The emphasis on problem-solving also fosters critical thinking and intellectual humility. It encourages practitioners to question assumptions, to challenge their own biases, and to be comfortable with uncertainty. The world is complex, and data often reflects this complexity. Algorithms and models, while powerful, are simplifications of reality. A problem-first mindset acknowledges this and focuses on building solutions that are robust, interpretable, and ultimately useful in navigating that complexity. It shifts the focus from being a "model builder" to being a "solution architect," where the algorithm is merely one tool in a larger toolkit.

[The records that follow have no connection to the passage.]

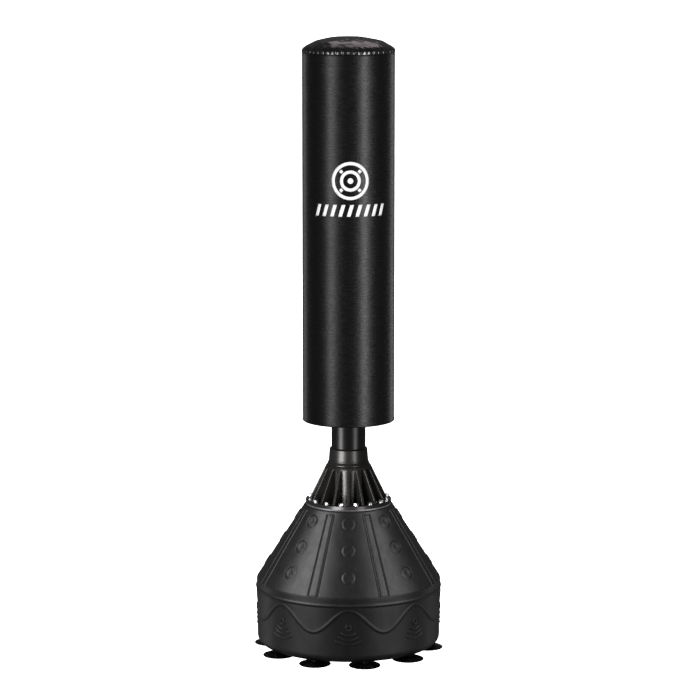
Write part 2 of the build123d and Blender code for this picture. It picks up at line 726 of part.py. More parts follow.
# ---------------------------------------------------------------- cover
with BuildPart() as bag_cover:
    with BuildSketch(Plane.XZ):
        with BuildLine():
            Polyline(
                (COVER_HEM_R, BAG_LOW_Z),
                (BAG_R, BAG_LOW_Z),
                (BAG_R, BAG_SEAM_Z),
                (BAG_INNER_R, BAG_SEAM_Z),
                (BAG_INNER_R, BOARD_LOW_Z),
                (COVER_HEM_R, BOARD_LOW_Z),
                close=True,
            )
        make_face()
    revolve(axis=Axis.Z)
    low_rim = [
        e
        for e in bag_cover.edges().filter_by(GeomType.CIRCLE)
        if abs(e.radius - BAG_R) < 0.01 and e.center().Z < BAG_LOW_Z + 1
    ]
    fillet(low_rim, COVER_EDGE_FILLET)
save(bag_cover, "bag_cover")

with BuildPart() as top_cover:
    with BuildSketch(Plane.XZ):
        with BuildLine():
            Line((BAG_INNER_R, BAG_SEAM_Z), (BAG_R, BAG_SEAM_Z))
            cap_outline(0)
            Line((0, OVERALL_HEIGHT - COVER_THICKNESS), (0, OVERALL_HEIGHT))
            cap_outline(COVER_THICKNESS)
        make_face()
    revolve(axis=Axis.Z)
save(top_cover, "top_cover")

with BuildPart() as back_seam_strip:
    with BuildSketch(Plane.XY.offset(BAG_LOW_Z + STRIP_MARGIN)):
        Circle(BAG_R + STRIP_THICKNESS)
        Circle(BAG_R + FIT_GAP, mode=Mode.SUBTRACT)
        with Locations((0, BAG_R)):
            Rectangle(STRIP_WIDTH, STRIP_WIDTH, mode=Mode.INTERSECT)
    extrude(amount=BAG_SEAM_Z - BAG_LOW_Z - 2 * STRIP_MARGIN)
save(back_seam_strip, "back_seam_strip")
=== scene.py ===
"""The looks of a free-standing heavy bag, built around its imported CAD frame.

Metres, with +Z up and the printed front towards -Y.
An azimuth starts at the front and turns towards +X.
Sizes are in millimetres where they are named, and MM turns them into metres.
"""

import json
from math import acos, cos, degrees, pi, radians, sin, sqrt, tan, tau

import bpy
import numpy as np
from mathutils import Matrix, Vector

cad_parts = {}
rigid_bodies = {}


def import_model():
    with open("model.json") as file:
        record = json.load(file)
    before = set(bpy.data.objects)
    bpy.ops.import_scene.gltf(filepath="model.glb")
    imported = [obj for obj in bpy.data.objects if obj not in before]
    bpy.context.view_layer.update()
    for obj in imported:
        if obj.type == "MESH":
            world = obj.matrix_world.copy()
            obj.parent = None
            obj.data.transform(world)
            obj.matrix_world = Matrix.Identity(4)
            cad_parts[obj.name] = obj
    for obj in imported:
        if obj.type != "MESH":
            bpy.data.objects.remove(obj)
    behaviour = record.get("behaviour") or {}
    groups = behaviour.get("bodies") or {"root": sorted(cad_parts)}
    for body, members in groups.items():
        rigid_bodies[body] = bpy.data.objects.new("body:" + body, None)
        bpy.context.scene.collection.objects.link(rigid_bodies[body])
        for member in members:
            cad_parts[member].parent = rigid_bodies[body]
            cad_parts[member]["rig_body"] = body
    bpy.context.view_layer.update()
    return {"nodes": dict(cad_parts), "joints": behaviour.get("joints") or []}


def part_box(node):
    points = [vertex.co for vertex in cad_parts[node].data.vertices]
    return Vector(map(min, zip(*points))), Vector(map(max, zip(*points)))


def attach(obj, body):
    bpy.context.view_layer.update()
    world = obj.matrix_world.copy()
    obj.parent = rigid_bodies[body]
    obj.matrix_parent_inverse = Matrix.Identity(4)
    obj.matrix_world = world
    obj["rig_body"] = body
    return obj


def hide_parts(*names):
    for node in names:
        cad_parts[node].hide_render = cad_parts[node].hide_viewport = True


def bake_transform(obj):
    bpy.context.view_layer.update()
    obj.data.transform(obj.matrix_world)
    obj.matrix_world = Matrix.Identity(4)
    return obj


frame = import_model()
nodes = frame["nodes"]
SEED = 11
MM = 0.001
METRE = 1000.0


def box_mm(name):
    """A CAD node's lowest and highest corners, in millimetres."""
    return [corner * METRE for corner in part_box(name)]


# Places read from the frame, in millimetres
cover_low, cover_high = box_mm("bag_cover")
tank_low, tank_high = box_mm("base_tank")
spring_low, spring_high = box_mm("main_spring")
flap_low, flap_high = box_mm("back_seam_strip")
BAG_R = cover_high.x
BAG_FOOT_Z = cover_low.z
SEAM_Z = cover_high.z
TANK_FOOT_Z = tank_low.z
TANK_TOP_Z = tank_high.z


# ------------------------ mesh helpers
def smoothstep(start, end, value):
    """0 below start, 1 above end, and a smooth rise between them."""
    share = np.clip((value - start) / (end - start), 0, 1)
    return share * share * (3 - 2 * share)


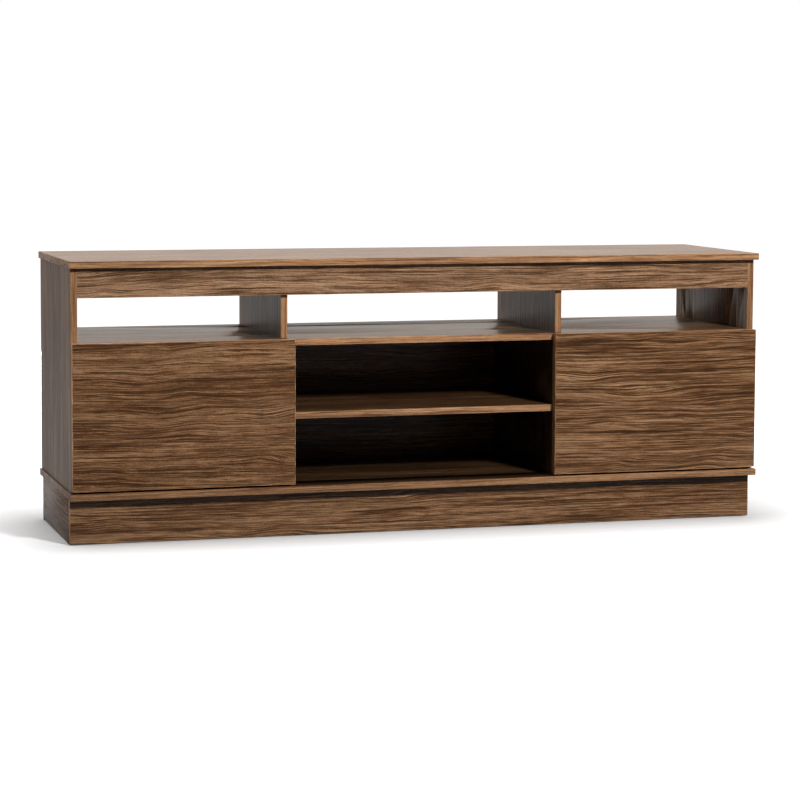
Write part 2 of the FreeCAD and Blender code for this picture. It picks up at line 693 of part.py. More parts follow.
def draw_circle(sketch, label, x, y, radius):
    """A circle placed from the sketch's origin."""
    circle = sketch.addGeometry(Part.Circle(FreeCAD.Vector(30, 30), FreeCAD.Vector(0, 0, 1), 5))
    constraints = (
        ("across", Sketcher.Constraint("DistanceX", -1, 1, circle, 3, 30), x),
        ("up", Sketcher.Constraint("DistanceY", -1, 1, circle, 3, 30), y),
        ("radius", Sketcher.Constraint("Radius", circle, 5), radius),
    )
    for ending, constraint, text in constraints:
        number = sketch.addConstraint(constraint)
        sketch.renameConstraint(number, f"{label}_{ending}")
        bind(sketch, f"Constraints.{label}_{ending}", text)


def pocket_circles(body, name, circles, depth):
    """Round holes into the door's back face."""
    sketch = sketch_on(body, name + "_sketch", "XZ_Plane")
    for index, (x, y, radius) in enumerate(circles):
        draw_circle(sketch, f"hole_{index}", x, y, radius)
    doc.recompute()
    before = body.Tip.Shape.Volume
    pocket = body.newObject("PartDesign::Pocket", name)
    pocket.Profile = sketch
    bind(pocket, "Length", depth)
    pocket.Reversed = True
    doc.recompute()
    if pocket.Shape.Volume >= before:
        raise RuntimeError(name + " cuts nothing")


def from_door_edge(side, inset):
    """Distance along the door's sketch, whose origin is the core's left lower corner."""
    core_width = "(door_width - 2 * band_thickness)"
    near = f"({inset} - band_thickness)"
    return near if side == "left" else f"{core_width} - {near}"


def door_panel(side):
    """Panel core with two hinge cup bores and their screw holes in its back."""
    body = doc.addObject("PartDesign::Body", side + "_door_body")
    corner = "-side_outer + band_thickness" if side == "left" else "bay_half + band_thickness"
    for axis, text in zip("xyz", (corner, "door_back", "door_bottom + band_thickness")):
        bind(body, f"Placement.Base.{axis}", text)
    outline = sketch_on(body, side + "_door_outline", "XZ_Plane")
    draw_rectangle(outline, "door_width - 2 * band_thickness", "door_height - 2 * band_thickness")
    doc.recompute()
    pad = body.newObject("PartDesign::Pad", side + "_door_pad")
    pad.Profile = outline
    bind(pad, "Length", "door_thickness")
    doc.recompute()
    levels = ("hinge_end_distance - band_thickness", "door_height - hinge_end_distance - band_thickness")
    cup_x = from_door_edge(side, "cup_inset")
    cups = [(cup_x, level, "cup_radius + fastener_clearance") for level in levels]
    pocket_circles(body, side + "_cup_bores", cups, "cup_depth + end_clearance")
    screw_places = [f"{level} + {step} * cup_screw_spacing / 2" for level in levels for step in ("-1", "1")]
    heads = [(cup_x, place, "screw_head_radius + fastener_clearance") for place in screw_places]
    pocket_circles(body, side + "_cup_screw_heads", heads, "screw_head_height - flange_thickness")
    shanks = [(cup_x, place, "screw_radius + fastener_clearance") for place in screw_places]
    pocket_circles(body, side + "_cup_screw_holes", shanks, "screw_in_board + end_clearance")
    node(side + "_door_panel", body)


def door_bands(side):
    """Strips round the door's four edges."""
    depth = ("door_front", "door_back")
    strips = [
        block("door_outer_band", span(side, "side_outer - band_thickness", "side_outer"), depth,
              ("door_bottom", "deck_top")),
        block("door_inner_band", span(side, "bay_half", "bay_half + band_thickness"), depth,
              ("door_bottom", "deck_top")),
    ]
    between = span(side, "bay_half + band_thickness", "side_outer - band_thickness")
    strips.append(block("door_lower_band", between, depth, ("door_bottom", "door_bottom + band_thickness")))
    strips.append(block("door_upper_band", between, depth, ("deck_top - band_thickness", "deck_top")))
    group(side + "_door_edge_bands", strips)


def hinge_cup(side, level):
    """Pressed steel cup with two ears for the pin, an open slot for the arm, and a screwed flange."""
    centre_x = out(side, "cup_out")
    pivot_x = out(side, "pivot_out")
    mouth = (centre_x, "door_back", level)
    outside = rod("cup_outside", "cup_radius", mouth, "-y", "cup_depth")
    hollow = rod("cup_hollow", "cup_radius - cup_wall", mouth, "-y", "cup_depth - cup_floor")
    flange = block("cup_flange", (f"{centre_x} - flange_width / 2", f"{centre_x} + flange_width / 2"),
                   ("door_back", "door_back + flange_thickness"),
                   (f"{level} - flange_height / 2", f"{level} + flange_height / 2"))
    opening = rod("flange_opening", "cup_radius - cup_wall", mouth, "+y", "flange_thickness")
    slot = block("arm_slot", span(side, "pivot_out", "pivot_out + cup_radius"),
                 ("pivot_line", "door_back + flange_thickness"),
                 (f"{level} - arm_width / 2 - ear_clearance", f"{level} + arm_width / 2 + ear_clearance"))
    shell = cut("cup_shell", fused("cup_blank", [outside, flange]), [hollow, opening, slot])
    ears = []
    for step in ("-1", "1"):
        near = f"{level} + {step} * (arm_width / 2 + ear_clearance)"
        far = f"{level} + {step} * (arm_width / 2 + ear_clearance + ear_thickness)"
        ear = block("ear_blank", span(side, "pivot_out - hub_radius", "cup_out + cup_radius - 2 * cup_wall"),
                    ("door_back - cup_depth + cup_floor / 2", "pivot_line + hub_radius"),
                    (near, far) if step == "1" else (far, near))
        ears.append(common("cup_ear", ear, rod("cup_round", "cup_radius", mouth, "-y", "cup_depth")))
    pin_start = (pivot_x, "pivot_line", f"{level} - arm_width / 2 - ear_clearance - ear_thickness")
    pin_length = "arm_width + 2 * ear_clearance + 2 * ear_thickness"
    pin = rod("hinge_pin", "pin_radius", pin_start, "+z", pin_length)
    holes = [rod("ear_hole", "pin_radius", pin_start, "+z", pin_length)]
    screws = []
    for step in ("-1", "1"):
        head = (centre_x, "door_back + flange_thickness", f"{level} + {step} * cup_screw_spacing / 2")
        solid, hole = screw("cup_screw", head, "-y", "flange_thickness + screw_in_board")
        screws.append(solid)
        holes.append(hole)
    return cut("hinge_cup", fused("cup_with_ears", [shell] + ears), holes), pin, screws


for side in SIDES:
    door_panel(side)
    door_bands(side)
    cups, pins, cup_screws = [], [], []
    for level in ("lower_hinge", "upper_hinge"):
        cup, pin, screws = hinge_cup(side, level)
        cups.append(cup)
        pins.append(pin)
        cup_screws.extend(screws)
    group(side + "_hinge_cups", cups)
    group(side + "_hinge_pins", pins)
    group(side + "_cup_screws", cup_screws)
    node(side + "_strike_disc", rod("strike_disc", "strike_radius", (out(side, "latch_middle"), "door_back",
                                                                     "latch_level"), "+y", "strike_thickness"))
    node(side + "_latch_plunger", plungers[side])


# ---- groups of like pieces ----

group("floor_glides", glides)
group("plinth_blocks", blocks)
group("plinth_block_screws", block_screws)
group("cam_locks", cams)
group("cam_bolts", cam_bolts)
group("wood_dowels", dowels)
group("divider_screws", divider_screws)
group("back_panel_nails", nails)
group("shelf_pins", shelf_pins)
group("hinge_arms", hinge_arms)
group("hinge_mounting_plates", hinge_plates)
group("hinge_plate_screws", plate_screws)
group("hinge_arm_screws", arm_screws)
group("latch_housings", latch_housings)
group("latch_screws", latch_screws)


# ---- checks and files ----

doc.recompute()
for item in doc.Objects:
    if "Invalid" in item.State or "Error" in item.State:
        raise RuntimeError(f"{item.Name} failed: {item.State}")
for piece in nodes:
    if piece.Shape.isNull() or not piece.Shape.isValid() or not piece.Shape.Solids:
        raise RuntimeError(piece.Label + " has no valid solid")

os.makedirs("parts", exist_ok=True)
for piece in nodes:
    piece.Shape.exportStep(f"parts/{piece.Label}.step")
print(len(nodes), "pieces written")
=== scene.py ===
"""A walnut-laminate TV stand with two push-open cupboards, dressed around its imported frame."""

import json
import math

import bmesh
import bpy
from bpy.props import FloatProperty, FloatVectorProperty, PointerProperty, StringProperty
from mathutils import Matrix, Vector

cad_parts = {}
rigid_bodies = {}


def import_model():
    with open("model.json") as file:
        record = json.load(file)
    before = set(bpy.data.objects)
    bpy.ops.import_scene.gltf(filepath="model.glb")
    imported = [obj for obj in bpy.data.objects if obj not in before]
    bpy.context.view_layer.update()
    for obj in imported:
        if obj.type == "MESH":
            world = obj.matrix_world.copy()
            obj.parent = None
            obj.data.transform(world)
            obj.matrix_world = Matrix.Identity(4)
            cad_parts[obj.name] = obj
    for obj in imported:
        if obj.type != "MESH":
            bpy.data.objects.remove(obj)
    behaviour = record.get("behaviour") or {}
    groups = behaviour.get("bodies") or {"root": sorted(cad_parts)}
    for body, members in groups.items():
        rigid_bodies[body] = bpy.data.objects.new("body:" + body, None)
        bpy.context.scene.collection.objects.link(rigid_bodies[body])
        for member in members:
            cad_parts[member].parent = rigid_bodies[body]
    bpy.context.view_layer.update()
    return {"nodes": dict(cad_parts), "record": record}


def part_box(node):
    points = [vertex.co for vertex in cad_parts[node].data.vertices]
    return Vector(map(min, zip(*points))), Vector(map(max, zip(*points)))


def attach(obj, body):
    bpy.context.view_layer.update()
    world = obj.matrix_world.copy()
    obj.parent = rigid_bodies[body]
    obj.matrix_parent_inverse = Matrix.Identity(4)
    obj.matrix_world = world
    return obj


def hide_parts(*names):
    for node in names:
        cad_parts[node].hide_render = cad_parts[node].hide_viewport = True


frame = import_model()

bl_info = {
    "name": "TV Stand With Doors",
    "version": (1, 0, 0),
    "blender": (4, 5, 0),
    "location": "3D View > Sidebar > TV Stand",
    "description": "Builds a low laminated TV stand with open niches and two hinged cupboards",
    "category": "Object",
}

MM = 0.001
MERGE_DISTANCE = 0.001 * MM
ROUND_TOLERANCE = 0.05 * MM  # two sides of a solid that differ by less are one diameter
SHARP_ANGLE = math.radians(35)  # a sharper edge is rounded, a flatter one is shaded smooth
BODY_OF = {node: body for body, nodes in frame["record"]["behaviour"]["bodies"].items() for node in nodes}
SLOT_OF = {part["node"]: part["material_slot"] for part in frame["record"]["subparts"]}


# ---------------------------------------------------------------- settings

class WalnutSettings(bpy.types.PropertyGroup):
    """Colours and figure of the printed walnut laminate."""
    heart: StringProperty(name="Heart streaks", description="Darkest lines of the print", default="#36200E")
    dark: StringProperty(name="Late wood", description="Dark bands of the print", default="#57381E")
    middle: StringProperty(name="Ground", description="Main colour of the print", default="#7A5639")
    light: StringProperty(name="Early wood", description="Light bands of the print", default="#8F6B4B")
    pale: StringProperty(name="Sap streaks", description="Lightest lines of the print", default="#A78464")
    roughness: FloatProperty(name="Roughness", description="Satin melamine surface", default=0.30,
                             min=0.05, max=1.0)


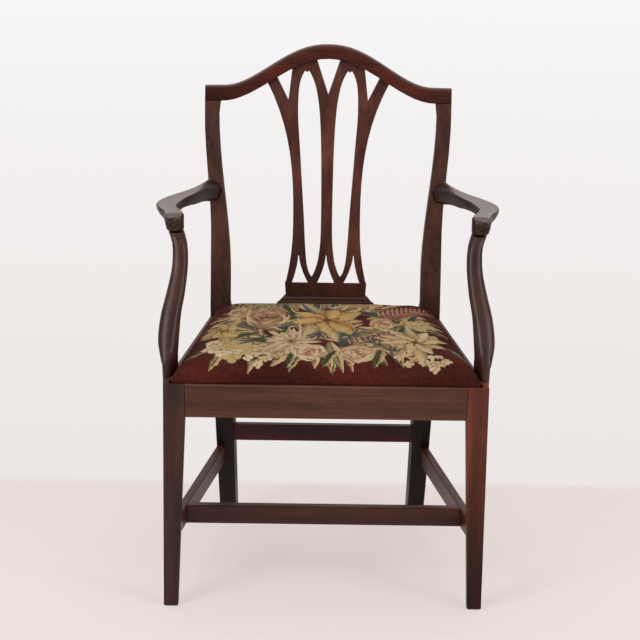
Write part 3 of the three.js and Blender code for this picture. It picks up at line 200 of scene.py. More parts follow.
# Woods: dark, middle, warm and worn tones, wear of the edges, roughness, polish
WOODS = {
    "mahogany": ("#3a251f", "#4d3029", "#5f392c", "#84583f", 0.35, 0.32, 0.05),
    "arm": ("#2a1611", "#3a1f18", "#4b271b", "#7d523b", 0.3, 0.3, 0.45),
    "support": ("#351e18", "#472922", "#5e3021", "#84583f", 0.35, 0.36, 0.12),
    "crest": ("#3a150e", "#4b1c12", "#622818", "#8a5a3c", 0.35, 0.32, 0.05),
    "splat": ("#45261e", "#583126", "#74402a", "#8f5d40", 0.35, 0.32, 0.05),
    "rail": ("#442619", "#553022", "#64392a", "#8a5f45", 0.4, 0.36, 0.05),
    "red_leg": ("#582b1c", "#733b27", "#894a2f", "#96633f", 0.5, 0.34, 0.05),
    "stretcher": ("#391810", "#4a2014", "#5c2a1a", "#7a4c34", 0.35, 0.34, 0.05),
    # A darker mahogany for the pieces low down at the back: aged wood with painted shade
    "old_mahogany_in_painted_shade": ("#290c06", "#3d1009", "#4c1a10", "#63402c", 0.25, 0.4, 0.05),
    "beech": ("#8d6a42", "#b08a5a", "#a87b48", "#c6a473", 0.2, 0.62, 0.05),
}
POLISH_AND_SHADE_TONE = "#120a08"
RUBBED_AND_SHEEN_TONE = "#85706a"
SCOOPED_SHADE_TONE = "#2b130d"
GLEAM = 0.28
# Painted light and shade along a piece, with some of the wood's own tone: darker or lighter toward one end
# as light falls on it; the axis, two distances from the origin, the share of light at each
TONE_AND_PAINTED_LIGHT_ALONG = {
    "crest_rail": (0, 0.11, 0.24, 1.0, 0.6),
    "splat": (2, 0.47, 0.66, 0.55, 1.0),
    "splat_shoe": (2, 0.47, 0.66, 0.6, 1.0),
    "rear_leg_left": (2, 0.36, 0.52, 0.18, 1.08), "rear_leg_right": (2, 0.36, 0.52, 0.16, 1.05),
    "front_leg_left": (2, 0.0, 0.42, 0.6, 0.86), "front_leg_right": (2, 0.0, 0.36, 0.18, 1.05),
    "arm_support_left": (2, 0.44, 0.6, 0.8, 1.0), "arm_support_right": (2, 0.44, 0.6, 1.2, 1.0),
}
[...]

In conclusion, the dominance of an algorithmic and model-centric mindset in data science and related fields is a significant impediment to true problem-solving proficiency. Aspiring practitioners and experienced professionals alike should prioritize the development of a robust problem-solving framework that begins with a deep understanding of the real-world challenge, followed by meticulous data exploration, hypothesis generation, and a context-aware selection of tools. Algorithms and models are powerful instruments, but their effectiveness is entirely dependent on the clarity of the problem they are intended to solve. By shifting the focus from "what algorithm can I use?" to "how can I solve this problem effectively?", we empower ourselves to build more meaningful, impactful, and ultimately successful data-driven solutions. The art of data science lies not just in mastering complex algorithms, but in mastering the art of asking the right questions and devising effective strategies to find the answers, regardless of the computational tools employed.